For my dissertation research, I made up stories about people who did things that were disgusting or disrespectful yet perfectly harmless. For example, what do you think about a woman who can't find any rags in her house so she cuts up an old American flag and uses the pieces to clean her toilet, in private? Or how about a family whose dog is killed by a car, so they dismember the body and cook it for dinner? I read these stories to 180 young adults and 180 eleven-year-old children, half from higher social classes and half from lower, in the USA and in Brazil. I found that most of the people I interviewed said that the actions in these stories were morally wrong, even when nobody was harmed. Only one group—college students at Penn—consistently exemplified Turiel's definition of morality and overrode their own feelings of disgust to say that harmless acts were not wrong. (A few even praised the efficiency of recycling the flag and the dog).
The second conclusion was that the moral domain varies across cultures. Turiel's description of morality as being about justice, rights, and human welfare worked perfectly for the college students I interviewed at Penn, but it simply did not capture the moral concerns of the less elite groups—the working-class people in both countries who were more likely to justify their judgments with talk about respect, duty, and family roles. ("Your dog is family, and you just don't eat family.")

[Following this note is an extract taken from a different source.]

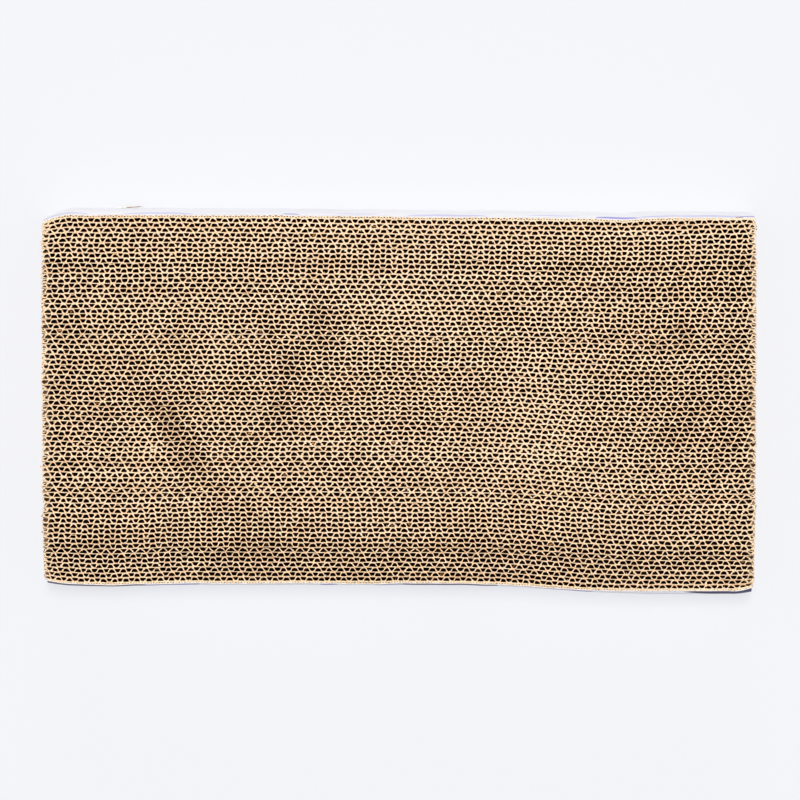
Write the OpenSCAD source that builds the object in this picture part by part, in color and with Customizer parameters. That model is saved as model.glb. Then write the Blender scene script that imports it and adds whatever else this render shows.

Might we do better with an approach that defines moral systems by what they do rather than by what they value?
Here's my alternative definition: morality is any system of interlocking values, practices, institutions, and psychological mechanisms that work together to suppress or regulate selfishness and make social life possible. It turns out that human societies have found several radically different approaches to suppressing selfishness, two of which are most relevant for understanding what Democrats don't understand about morality.
Bär wrote:I'm just going to keep thinking that people vote republican because they're evil and/or stupid. It helps me sleep at night.
Steve James wrote:Really, I understand why a person wouldn't kill an animal needlessly. But, needing to eat is one of the basics. If Fido's carcass could feed my child --or yours-- I think it'd be immoral not to make soup out of him. Then again, read about the Amundsen -- Scott expeditions, and their differences.
Darthwing Teorist wrote:It depends on the context. Of course, if the family is going thhrough famine, Fido may become fair game. However the scenario did not say that, only that the poor thing was hit by a car.
Dmitri wrote:What's really sad is that people vote for parties instead of voting for persons.